Parmi les mesures demandées par l’ANEPF pour répondre à ces besoins, figure la vente à moindre coût des invendus alimentaires de la journée du CROUS (pour réduire le gaspillage et alléger le budget alimentation des étudiants), et un accès universel aux bourses. Cet accès serait basé sur les besoins sociaux réels de chaque étudiant, indépendamment de la situation familiale, et prendrait en compte le contexte économique et géographique de chaque territoire. « En d’autres termes, nous demandons un accès aux bourses qui ne soit pas conditionné par les revenus des parents et qui intègre les différences territoriales de coût de la vie et des loyers, argumente Syrine Ayed.
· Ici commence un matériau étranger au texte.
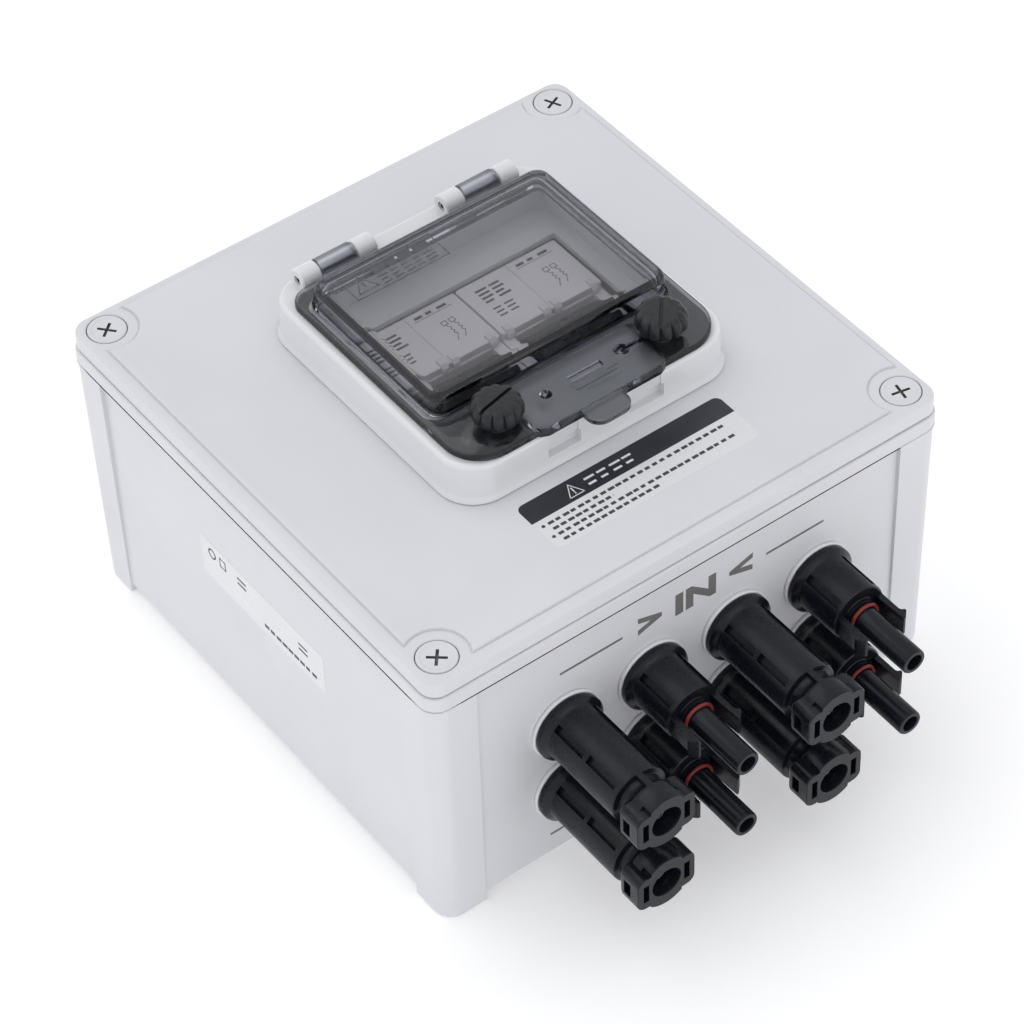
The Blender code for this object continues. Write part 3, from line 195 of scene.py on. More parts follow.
def mix_colour(tree, factor, first, second):
    """Blends two colours, each a colour value or a socket."""
    first, second = [(*c, 1) if isinstance(c, tuple) else c for c in (first, second)]
    return add_node(tree, "ShaderNodeMix", {0: factor, 6: first, 7: second},
                    data_type="RGBA").outputs[2]


def maths(tree, operation, first, second=0.0):
    return add_node(tree, "ShaderNodeMath", {0: first, 1: second}, operation=operation).outputs[0]


def noise(tree, place, scale, **inputs):
    return add_node(tree, "ShaderNodeTexNoise",
                    {"Vector": place, "Scale": scale, **inputs}).outputs["Fac"]


def object_place(tree):
    return add_node(tree, "ShaderNodeTexCoord").outputs["Object"]


print("wiring helpers ready")

# %% [markdown]
# ### Moulded surface
# Moulded plastic is never perfectly flat. Its mould leaves a fine grain, its colour drifts a
# little with the flow, and handling polishes some places more than others.

# %% Group: moulded surface
tree, gi, go = new_group("Moulded surface", {"Grain size": 0.0006, "Patch size": 0.05},
                         ("Height", "Tone", "Polish"))
place = object_place(tree)
fine = maths(tree, "DIVIDE", 1.0, gi["Grain size"])
wide = maths(tree, "DIVIDE", 1.0, gi["Patch size"])
flow = noise(tree, place, wide, Detail=4.0, Distortion=0.6)
hands = noise(tree, place, maths(tree, "MULTIPLY", wide, 2.3), Detail=6.0, Roughness=0.65)
feed(tree, go["Height"], noise(tree, place, fine, Detail=3.0, Roughness=0.6))
feed(tree, go["Tone"], remap(tree, flow, 0, 1, 0.3, 0.7))
feed(tree, go["Polish"], remap(tree, hands, 0, 1, 0.35, 0.65))
moulded_surface = tree
print(tree.name, len(tree.nodes), "nodes")

# %% [markdown]
# ### Edge wear and highlight
# Edges are touched and knocked most, so they turn a little paler. The same paler colour also
# paints a highlight along every edge, inner edges too. The Bevel node rounds the normal near an
# edge, and the angle between it and the true normal marks the edge.

# %% Group: edge wear and painted highlight
tree, gi, go = new_group("Edge wear and highlight", {"Radius": 0.0006, "Breakup": 0.004}, ("Edge",))
rounded_normal = add_node(tree, "ShaderNodeBevel", {"Radius": gi["Radius"]}, samples=4)
true_normal = add_node(tree, "ShaderNodeNewGeometry").outputs["Normal"]
facing = add_node(tree, "ShaderNodeVectorMath", {0: rounded_normal.outputs[0], 1: true_normal},
                  operation="DOT_PRODUCT").outputs["Value"]
patches = noise(tree, object_place(tree), maths(tree, "DIVIDE", 1.0, gi["Breakup"]), Detail=5.0)
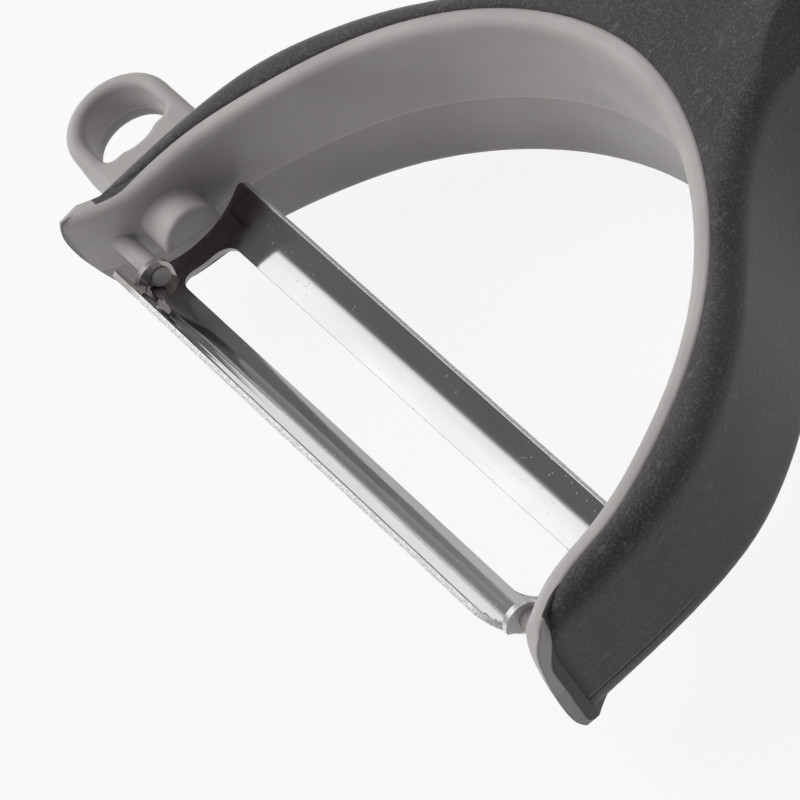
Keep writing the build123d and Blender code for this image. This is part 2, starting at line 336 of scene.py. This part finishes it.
# painted shade: the left end is darkened towards brown, for the shaded arm that the steel reflects
# there
painted_shade_left_end = (steel.x * -1 + smear * 3).ramp(22.0, 25.0)
sheared = steel.place.node("ShaderNodeAttribute", {"attribute_name": "sheared"}, {}, output="Fac")

tone = smear.ramp(0.3, 0.7).blend(STEEL, PALER_STEEL)
# the painted shade of the left end is blended into the steel here
tone = (painted_shade_left_end * 0.75).blend(tone, PAINTED_SHADE_BROWN)
edge_tone = burr.ramp(0.35, 0.65).blend(TORN_STEEL, SHINY_BURR)
# the painted shade also keeps the sheared edges at the left end, the left tab's among them, dark
tone = (sheared * (1 - painted_shade_left_end * 0.8)).blend(tone, edge_tone)
steel.set(Base_Color=tone, Metallic=1 - sheared * 0.7)
steel.set(Roughness=lines * 0.05 + 0.05 + pits * 0.35 + sheared * 0.3)
steel.set(Normal=steel.bump(lines * 0.15 + pits * 0.5 + sheared * burr * 1.6, STEEL_RELIEF))
print("steel nodes:", len(steel.tree.nodes))

# %% [markdown]
# ## Pressing the blade
# A real blade starts as a flat blank: the outline and the slot are punched out, and then the
# press bends the blank to a shallow trough. The mesh is made the same way. It is drawn flat,
# cut into narrow rows, given its thickness, and at last every point is wrapped round the trough.
# All of this is worked out in millimetres, about the axis on which the blade swings.

# %% Blade sizes
SHEET = 0.5
TROUGH_RADIUS = 7.85
TROUGH_CENTRE = (3.6, 5.641)
TROUGH_HALF_ANGLE = math.radians(52)
HALF_LENGTH = 25.8
HALF_WIDTH = TROUGH_RADIUS * TROUGH_HALF_ANGLE
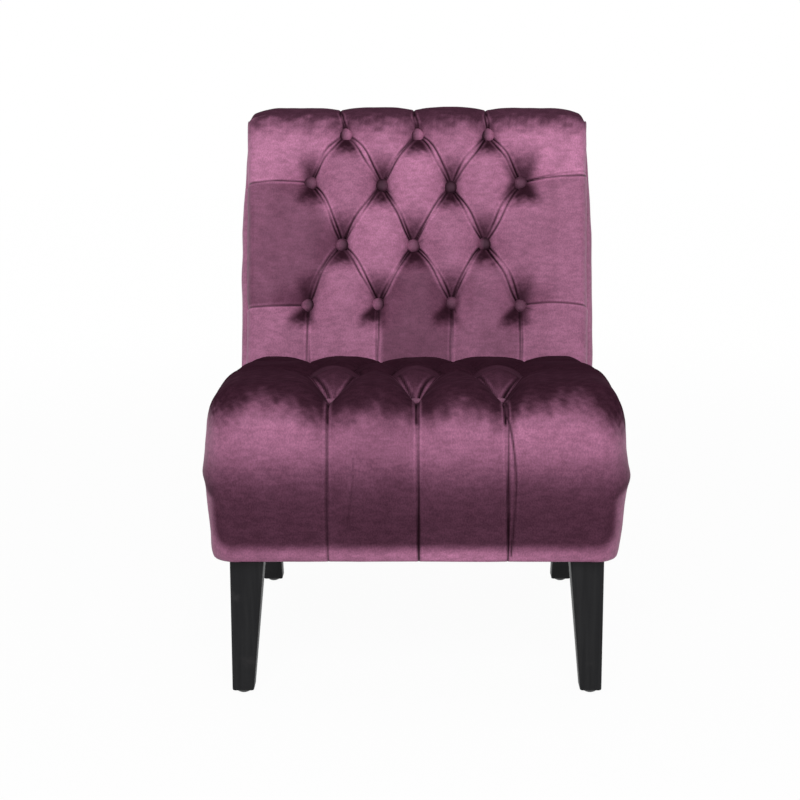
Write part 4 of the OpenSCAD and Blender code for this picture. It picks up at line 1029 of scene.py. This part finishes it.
# %% [markdown]
# ## Floor, light and camera
# The chair stands on a plain pale floor before a white backdrop. One wide soft lamp in front
# and above gives the broad sheen on the nose and the back. A weak one overhead opens the top,
# and two at the sides keep the rims from going flat. The camera looks down a little, from
# about two and a half metres away.

# %% Floor
def shown(tree):
    """One for a ray that shows the surface itself, nought for a ray that carries its light."""
    ray = node(tree, "LightPath").outputs
    others = reckon(tree, "MAXIMUM", ray["Is Glossy Ray"], ray["Is Transmission Ray"])
    return reckon(tree, "MAXIMUM", ray["Is Camera Ray"], others)


def mixed(tree, factor, a, b, end):
    """Mixes two shader nodes and gives the result to the Surface of the last node."""
    m = node(tree, "MixShader")
    feed(tree, zip(m.inputs, (factor, a.outputs[0], b.outputs[0])))
    tree.links.new(m.outputs[0], end.inputs["Surface"])


def floor_material():
    """A pale matt floor that is nearly white where it is seen, and whitest far away."""
    m, tree, shader, where = new_material("pale_floor", Roughness=0.9)
    tree.links.new(ramp(tree, noise(tree, where, 2, 2), 0.3, 0.7, (0.80, 0.80, 0.80, 1),
                        (0.82, 0.82, 0.82, 1)), shader.inputs["Base Color"])
    away = node(tree, "VectorMath", operation="LENGTH")
    tree.links.new(where.outputs["Object"], away.inputs[0])
    far = ramp(tree, reckon(tree, "DIVIDE", away.outputs["Value"], 8.0), 0.1, 0.4,
               (0.96, 0.96, 0.96, 1), (0.997, 0.997, 0.997, 1))
    glow = node(tree, "Emission", Strength=1.0)
    mixed(tree, times(tree, shown(tree), far), shader, glow, tree.nodes["Material Output"])
    return m


floor_mesh = bpy.data.meshes.new("floor")
floor_mesh.from_pydata([(-9, -9, 0), (9, -9, 0), (9, 9, 0), (-9, 9, 0)], [], [(0, 1, 2, 3)])
floor_mesh.materials.append(floor_material())
floor = add_object("floor", floor_mesh)

world = bpy.data.worlds.new("studio")
bpy.context.scene.world = world
world.use_nodes = True
tree = world.node_tree
tree.nodes.clear()
room, white = (node(tree, "Background", Color=(1, 1, 1, 1), Strength=strength)
               for strength in (0.25, 1.0))
mixed(tree, shown(tree), room, white, node(tree, "OutputWorld"))

# %% Lamps
def lamp(name, place, aim, wide, high, watts):
    """A soft rectangular lamp at a place, turned to what it aims at."""
    light = bpy.data.lights.new(name, "AREA")
    light.shape, light.size, light.size_y, light.energy = "RECTANGLE", wide, high, watts
    held = add_object(name, light)
    held.location = place
    held.rotation_euler = (Vector(aim) - Vector(place)).to_track_quat("-Z", "Y").to_euler()


lamp("front_softbox", (0, -2.9, 1.9), (0, 0, 0.5), 2.2, 2.0, 84)
lamp("top_softbox", (0, 0.4, 2.8), (0, 0, 0.4), 2.2, 1.6, 12)
lamp("left_fill", (-2.6, -0.3, 0.8), (0, 0, 0.4), 0.8, 1.2, 9)
lamp("right_fill", (2.6, -0.3, 0.8), (0, 0, 0.4), 0.8, 1.2, 9)

# %% Camera
camera_data = bpy.data.cameras.new("camera")
camera = add_object("camera", camera_data)
bpy.context.scene.camera = camera
camera_data.sensor_width, camera_data.lens = 36.0, 76.5
camera_data.shift_x = -17 / 800
camera.location = (0, -2.5824, 0.8624)
camera.rotation_euler = (math.radians(90 - 11.2), 0, 0)
bpy.context.scene.view_settings.view_transform = "Standard"
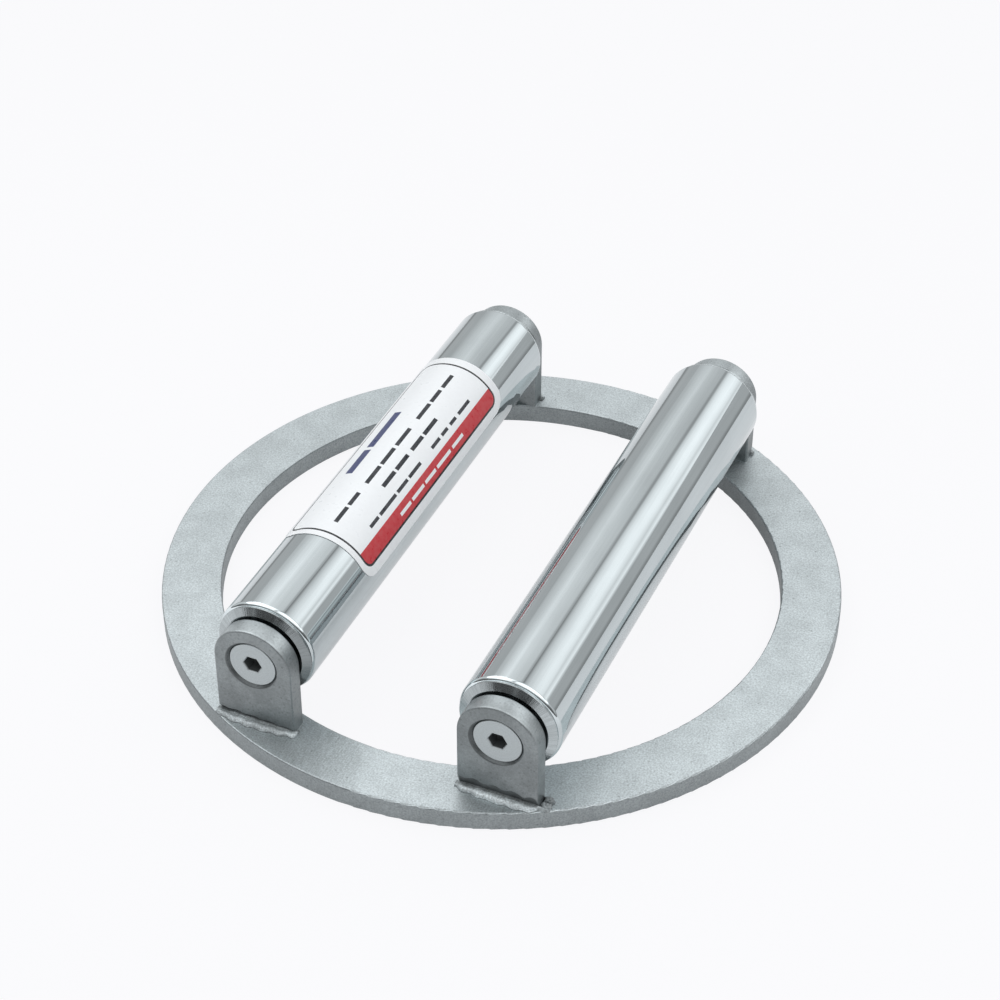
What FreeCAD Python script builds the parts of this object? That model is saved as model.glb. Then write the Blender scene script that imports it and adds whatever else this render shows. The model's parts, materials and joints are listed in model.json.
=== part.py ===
import FreeCAD, Part
import math
import os
import Sketcher
from FreeCAD import Base, Placement, Rotation, Vector

# A round magnetic grate: two sealed magnetic bars held between welded lugs on a flat ring.
# It is dropped into a round hopper or pipe mouth and catches iron from what falls through.
#
# Frame: +Z up, the bars run along Y, the origin is the ring's centre on its underside.
# Millimetres, degrees.

# Sizes that can be set by themselves

SIZES = [
    # flat ring
    ("ring_outer_diameter", 172.0),
    ("ring_width", 15.0),
    ("ring_thickness", 5.4),
    ("ring_edge_round", 0.4),
    # the pair of bars: distance between centres, and how far off the ring's centre it was welded
    ("bar_spacing", 62.0),
    ("pair_offset_x", 1.0),
    ("pair_offset_y", -1.2),
    # polished tube of a bar
    ("tube_diameter", 25.4),
    ("tube_wall", 1.2),
    ("tube_end_round", 1.0),
    # turned plug that closes each tube end
    ("plug_fit_gap", 0.05),
    ("plug_end_wall", 1.9),
    ("plug_spigot_chamfer", 1.0),
    ("plug_collar_step", 0.6),
    ("plug_collar_length", 1.5),
    ("plug_collar_seam", 0.25),
    ("plug_cone_height", 0.85),
    ("plug_cone_width", 1.9),
    ("plug_boss_diameter", 13.0),
    ("plug_boss_height", 0.7),
    ("plug_thread_spare", 1.0),
    # upright lug, and how far its outer corner stays in from the ring's rim
    ("lug_rim_inset", 1.8),
    ("lug_width", 20.0),
    ("lug_thickness", 4.8),
    ("lug_eye_height", 18.0),
    ("lug_edge_round", 0.5),
    ("lug_bevel_depth", 1.6),
    ("lug_bevel_height_left", 1.7),
    ("lug_bevel_height_right", 3.95),
    ("lug_bevel_taper_left", 0.3),
    ("lug_bevel_taper_right", 0.06),
    ("lug_bevel_melt", 0.09),
    # countersunk socket screw
    ("screw_diameter", 6.0),
    ("screw_length", 16.0),
    ("screw_head_diameter", 12.0),
    ("screw_head_rim", 0.3),
    ("screw_head_angle", 90.0),
    ("screw_head_recess", 0.3),
    ("screw_tip_chamfer", 0.8),
    ("screw_edge_round", 0.2),
    ("socket_across_flats", 4.0),
    ("socket_depth", 2.8),
    ("socket_mouth_chamfer", 0.2),
    ("screw_hole_gap", 0.3),
    ("screw_seat_gap", 0.03),
    ("screw_thread_gap", 0.05),
    # fillet weld at the outer foot of each lug, laid from left to right
    ("weld_toe_left", 2.3),
    ("weld_toe_right", 1.4),
    ("weld_throat_share", 0.55),
    ("weld_throat_height_left", 0.9),
    ("weld_throat_height_right", 1.25),
    ("weld_crown_share", 0.24),
    ("weld_end_share", 0.6),
    ("weld_ripple", 0.06),
    ("weld_start_reach", 0.6),
    ("weld_finish_reach_left", 0.8),
    ("weld_finish_reach_right", 2.6),
    ("weld_rim_margin", 0.25),
    # sticker on the left bar
    ("label_length", 80.2),
    ("label_width", 31.0),
    ("label_turn", 11.6),
    ("label_shift", 1.25),
    ("label_thickness", 0.12),
    ("label_glue", 0.05),
    ("label_corner", 5.0),
    # magnets and pole plates inside a tube
    ("stack_side_gap", 0.25),
    ("stack_end_gap", 0.1),
    ("pole_thickness", 3.0),
    ("magnet_chamfer", 0.5),
]

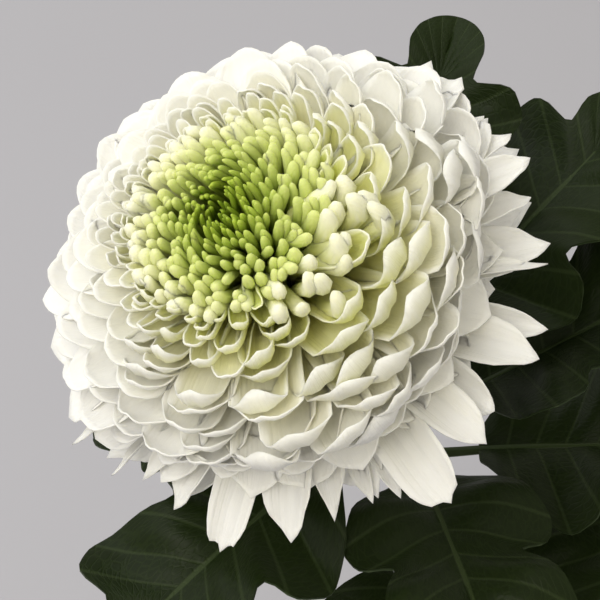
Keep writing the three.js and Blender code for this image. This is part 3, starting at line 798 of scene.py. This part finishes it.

La Fédération des associations générales étudiantes (FAGE) a, par exemple, estimé qu’il peut y avoir jusqu’à 200 euros de différence entre un loyer en Île-de-France et dans le reste du pays. » Par ailleurs, l’ANEPF rappelle que son fonds de dotation attribuera encore cette année des aides ponctuelles et des bourses d’été. « Le choix de devenir pharmacien ne doit jamais être conditionné par le milieu social d’origine, ni par la capacité financière de l’étudiant », martèle la porte-parole de l’association.